PROBLEM STATEMENT
Each line from the one containing "obj.parent = None" through the one containing "SLEEVE_BACK = 25.6" must be echoed exactly, endpoints included, and every other line omitted.

MATERIAL PROVIDED
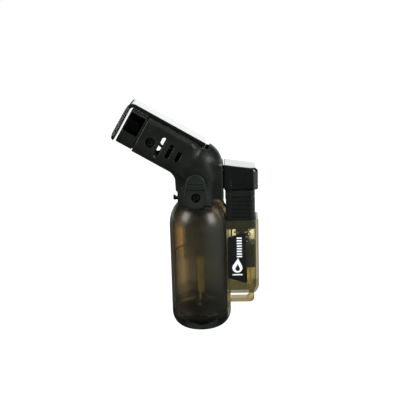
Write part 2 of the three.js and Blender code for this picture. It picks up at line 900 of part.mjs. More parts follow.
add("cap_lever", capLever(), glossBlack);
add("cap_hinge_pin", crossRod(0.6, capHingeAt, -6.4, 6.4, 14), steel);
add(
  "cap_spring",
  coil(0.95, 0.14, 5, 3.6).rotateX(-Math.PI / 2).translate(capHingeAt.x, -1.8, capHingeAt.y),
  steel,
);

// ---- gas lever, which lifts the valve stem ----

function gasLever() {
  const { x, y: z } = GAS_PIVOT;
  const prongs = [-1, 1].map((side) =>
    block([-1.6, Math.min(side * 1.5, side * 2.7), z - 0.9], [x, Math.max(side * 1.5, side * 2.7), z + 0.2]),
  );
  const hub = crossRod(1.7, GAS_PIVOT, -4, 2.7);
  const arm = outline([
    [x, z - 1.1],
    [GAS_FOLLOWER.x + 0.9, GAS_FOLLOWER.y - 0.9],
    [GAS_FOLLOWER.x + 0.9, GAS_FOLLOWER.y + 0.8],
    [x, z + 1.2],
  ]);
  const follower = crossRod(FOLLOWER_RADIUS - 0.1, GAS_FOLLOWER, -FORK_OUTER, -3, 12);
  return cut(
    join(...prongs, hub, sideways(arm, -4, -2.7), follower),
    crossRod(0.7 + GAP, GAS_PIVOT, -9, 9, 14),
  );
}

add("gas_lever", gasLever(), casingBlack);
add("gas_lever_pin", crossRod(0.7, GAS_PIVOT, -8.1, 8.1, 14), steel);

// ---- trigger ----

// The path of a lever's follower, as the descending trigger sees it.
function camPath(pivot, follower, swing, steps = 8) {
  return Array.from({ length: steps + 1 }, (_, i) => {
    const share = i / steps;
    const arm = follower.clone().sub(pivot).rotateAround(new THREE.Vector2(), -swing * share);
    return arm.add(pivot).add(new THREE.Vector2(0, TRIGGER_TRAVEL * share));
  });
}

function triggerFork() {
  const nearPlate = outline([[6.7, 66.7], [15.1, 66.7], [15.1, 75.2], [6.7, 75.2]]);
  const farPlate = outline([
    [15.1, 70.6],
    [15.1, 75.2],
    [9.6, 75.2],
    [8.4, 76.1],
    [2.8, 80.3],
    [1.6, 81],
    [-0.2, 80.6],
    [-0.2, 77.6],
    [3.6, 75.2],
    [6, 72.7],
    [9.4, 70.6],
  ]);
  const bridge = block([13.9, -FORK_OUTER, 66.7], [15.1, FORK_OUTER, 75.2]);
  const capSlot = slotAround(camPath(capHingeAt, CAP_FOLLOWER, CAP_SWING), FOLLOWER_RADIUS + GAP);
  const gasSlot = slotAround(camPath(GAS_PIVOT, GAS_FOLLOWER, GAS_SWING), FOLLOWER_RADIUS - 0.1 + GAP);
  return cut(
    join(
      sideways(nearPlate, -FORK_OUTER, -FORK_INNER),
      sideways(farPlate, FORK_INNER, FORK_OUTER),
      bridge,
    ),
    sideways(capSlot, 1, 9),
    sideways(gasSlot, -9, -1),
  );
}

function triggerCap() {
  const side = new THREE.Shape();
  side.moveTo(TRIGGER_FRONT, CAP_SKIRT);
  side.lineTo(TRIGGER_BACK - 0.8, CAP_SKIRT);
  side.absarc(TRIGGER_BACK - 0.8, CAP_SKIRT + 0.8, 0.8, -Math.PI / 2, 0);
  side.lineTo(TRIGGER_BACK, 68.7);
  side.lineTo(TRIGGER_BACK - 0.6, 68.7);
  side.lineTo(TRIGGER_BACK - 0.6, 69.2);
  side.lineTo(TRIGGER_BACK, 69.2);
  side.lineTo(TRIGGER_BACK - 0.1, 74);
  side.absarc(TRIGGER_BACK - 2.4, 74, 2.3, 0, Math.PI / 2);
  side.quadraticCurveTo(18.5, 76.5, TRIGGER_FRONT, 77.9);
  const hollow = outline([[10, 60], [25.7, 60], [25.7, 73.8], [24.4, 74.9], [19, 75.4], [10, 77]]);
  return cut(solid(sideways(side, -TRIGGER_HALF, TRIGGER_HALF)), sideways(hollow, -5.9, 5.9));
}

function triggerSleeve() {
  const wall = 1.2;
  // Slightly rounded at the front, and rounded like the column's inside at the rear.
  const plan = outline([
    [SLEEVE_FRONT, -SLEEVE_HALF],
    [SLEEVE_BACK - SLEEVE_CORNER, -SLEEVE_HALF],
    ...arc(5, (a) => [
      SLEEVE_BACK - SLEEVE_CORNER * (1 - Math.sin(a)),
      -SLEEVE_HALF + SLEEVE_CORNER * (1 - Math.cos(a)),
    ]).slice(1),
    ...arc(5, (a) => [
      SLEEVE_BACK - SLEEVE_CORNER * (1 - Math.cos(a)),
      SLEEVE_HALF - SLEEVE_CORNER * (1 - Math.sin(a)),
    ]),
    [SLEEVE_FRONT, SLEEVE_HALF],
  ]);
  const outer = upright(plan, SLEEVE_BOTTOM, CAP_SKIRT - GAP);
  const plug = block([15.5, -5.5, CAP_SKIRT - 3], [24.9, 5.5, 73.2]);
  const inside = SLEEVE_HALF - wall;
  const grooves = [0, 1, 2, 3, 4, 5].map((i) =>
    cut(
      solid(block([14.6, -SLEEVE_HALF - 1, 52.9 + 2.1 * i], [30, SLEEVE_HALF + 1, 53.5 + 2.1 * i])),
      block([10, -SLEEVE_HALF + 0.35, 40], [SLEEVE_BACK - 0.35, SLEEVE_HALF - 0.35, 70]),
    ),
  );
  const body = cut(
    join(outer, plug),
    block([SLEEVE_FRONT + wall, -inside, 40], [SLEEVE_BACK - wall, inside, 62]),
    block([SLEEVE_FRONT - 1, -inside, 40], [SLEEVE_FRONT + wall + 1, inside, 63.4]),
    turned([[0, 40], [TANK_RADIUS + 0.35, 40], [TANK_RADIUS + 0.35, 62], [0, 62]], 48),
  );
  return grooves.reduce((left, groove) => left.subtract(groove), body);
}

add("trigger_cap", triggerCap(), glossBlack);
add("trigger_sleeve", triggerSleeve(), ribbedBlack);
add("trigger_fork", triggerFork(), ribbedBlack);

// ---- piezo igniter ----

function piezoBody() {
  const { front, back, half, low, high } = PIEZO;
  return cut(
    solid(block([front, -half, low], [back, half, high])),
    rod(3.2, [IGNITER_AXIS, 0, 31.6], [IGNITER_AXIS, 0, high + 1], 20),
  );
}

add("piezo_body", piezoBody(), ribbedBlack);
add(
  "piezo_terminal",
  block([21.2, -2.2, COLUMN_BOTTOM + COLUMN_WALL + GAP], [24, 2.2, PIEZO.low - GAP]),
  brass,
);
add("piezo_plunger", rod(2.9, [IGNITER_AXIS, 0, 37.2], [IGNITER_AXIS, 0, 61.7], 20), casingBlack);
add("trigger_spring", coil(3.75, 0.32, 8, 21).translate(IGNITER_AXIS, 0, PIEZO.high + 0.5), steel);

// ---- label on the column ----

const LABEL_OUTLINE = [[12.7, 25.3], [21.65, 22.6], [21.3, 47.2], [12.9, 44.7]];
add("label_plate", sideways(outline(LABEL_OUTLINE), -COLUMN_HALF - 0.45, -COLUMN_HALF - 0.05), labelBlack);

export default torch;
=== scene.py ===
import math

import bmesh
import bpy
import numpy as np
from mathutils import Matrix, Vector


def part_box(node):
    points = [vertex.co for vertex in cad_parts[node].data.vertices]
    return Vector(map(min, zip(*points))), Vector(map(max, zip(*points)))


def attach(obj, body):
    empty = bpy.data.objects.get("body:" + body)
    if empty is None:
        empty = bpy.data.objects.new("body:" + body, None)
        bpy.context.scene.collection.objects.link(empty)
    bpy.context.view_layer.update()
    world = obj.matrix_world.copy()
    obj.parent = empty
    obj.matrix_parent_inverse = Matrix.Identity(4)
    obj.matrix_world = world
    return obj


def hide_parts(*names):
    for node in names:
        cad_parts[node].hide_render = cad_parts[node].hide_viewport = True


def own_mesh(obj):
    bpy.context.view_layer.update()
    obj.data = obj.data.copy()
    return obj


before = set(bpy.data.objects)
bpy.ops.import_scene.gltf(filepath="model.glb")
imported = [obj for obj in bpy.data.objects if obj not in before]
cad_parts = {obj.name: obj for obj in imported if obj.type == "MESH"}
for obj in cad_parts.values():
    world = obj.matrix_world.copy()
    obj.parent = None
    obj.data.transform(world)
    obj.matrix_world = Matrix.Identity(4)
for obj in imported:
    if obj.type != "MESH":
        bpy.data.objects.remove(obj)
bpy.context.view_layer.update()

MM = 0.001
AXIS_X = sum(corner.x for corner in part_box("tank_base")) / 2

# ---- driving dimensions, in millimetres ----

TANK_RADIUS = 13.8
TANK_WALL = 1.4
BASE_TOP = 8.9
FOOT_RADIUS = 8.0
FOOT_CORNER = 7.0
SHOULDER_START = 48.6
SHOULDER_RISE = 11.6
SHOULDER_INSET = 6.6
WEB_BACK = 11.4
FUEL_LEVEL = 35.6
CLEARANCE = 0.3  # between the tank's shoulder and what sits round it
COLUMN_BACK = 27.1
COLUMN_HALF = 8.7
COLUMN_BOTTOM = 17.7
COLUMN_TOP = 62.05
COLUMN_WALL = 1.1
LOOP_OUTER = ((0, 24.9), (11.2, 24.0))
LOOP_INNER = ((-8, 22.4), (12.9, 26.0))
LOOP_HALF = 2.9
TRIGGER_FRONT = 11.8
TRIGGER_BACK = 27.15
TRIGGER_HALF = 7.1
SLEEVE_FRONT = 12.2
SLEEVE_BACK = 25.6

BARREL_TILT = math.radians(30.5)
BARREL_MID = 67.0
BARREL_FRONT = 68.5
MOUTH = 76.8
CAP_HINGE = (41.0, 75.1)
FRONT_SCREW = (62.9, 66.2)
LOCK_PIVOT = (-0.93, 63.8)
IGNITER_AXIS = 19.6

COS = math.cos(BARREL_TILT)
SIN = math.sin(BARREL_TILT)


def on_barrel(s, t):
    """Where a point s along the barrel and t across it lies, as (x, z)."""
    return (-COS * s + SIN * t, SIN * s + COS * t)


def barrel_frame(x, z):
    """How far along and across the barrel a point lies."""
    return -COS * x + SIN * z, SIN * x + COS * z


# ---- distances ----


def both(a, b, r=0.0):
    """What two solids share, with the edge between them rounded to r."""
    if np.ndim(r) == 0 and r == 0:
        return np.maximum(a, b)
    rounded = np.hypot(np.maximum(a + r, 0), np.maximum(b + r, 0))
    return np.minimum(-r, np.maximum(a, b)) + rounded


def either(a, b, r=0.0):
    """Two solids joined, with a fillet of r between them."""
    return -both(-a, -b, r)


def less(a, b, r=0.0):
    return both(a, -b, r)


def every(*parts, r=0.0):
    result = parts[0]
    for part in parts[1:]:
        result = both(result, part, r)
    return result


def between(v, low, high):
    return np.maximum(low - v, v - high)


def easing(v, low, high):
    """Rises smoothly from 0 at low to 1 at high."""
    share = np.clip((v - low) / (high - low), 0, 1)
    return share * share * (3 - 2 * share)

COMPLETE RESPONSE
    obj.parent = None
    obj.data.transform(world)
    obj.matrix_world = Matrix.Identity(4)
for obj in imported:
    if obj.type != "MESH":
        bpy.data.objects.remove(obj)
bpy.context.view_layer.update()

MM = 0.001
AXIS_X = sum(corner.x for corner in part_box("tank_base")) / 2

# ---- driving dimensions, in millimetres ----

TANK_RADIUS = 13.8
TANK_WALL = 1.4
BASE_TOP = 8.9
FOOT_RADIUS = 8.0
FOOT_CORNER = 7.0
SHOULDER_START = 48.6
SHOULDER_RISE = 11.6
SHOULDER_INSET = 6.6
WEB_BACK = 11.4
FUEL_LEVEL = 35.6
CLEARANCE = 0.3  # between the tank's shoulder and what sits round it
COLUMN_BACK = 27.1
COLUMN_HALF = 8.7
COLUMN_BOTTOM = 17.7
COLUMN_TOP = 62.05
COLUMN_WALL = 1.1
LOOP_OUTER = ((0, 24.9), (11.2, 24.0))
LOOP_INNER = ((-8, 22.4), (12.9, 26.0))
LOOP_HALF = 2.9
TRIGGER_FRONT = 11.8
TRIGGER_BACK = 27.15
TRIGGER_HALF = 7.1
SLEEVE_FRONT = 12.2
SLEEVE_BACK = 25.6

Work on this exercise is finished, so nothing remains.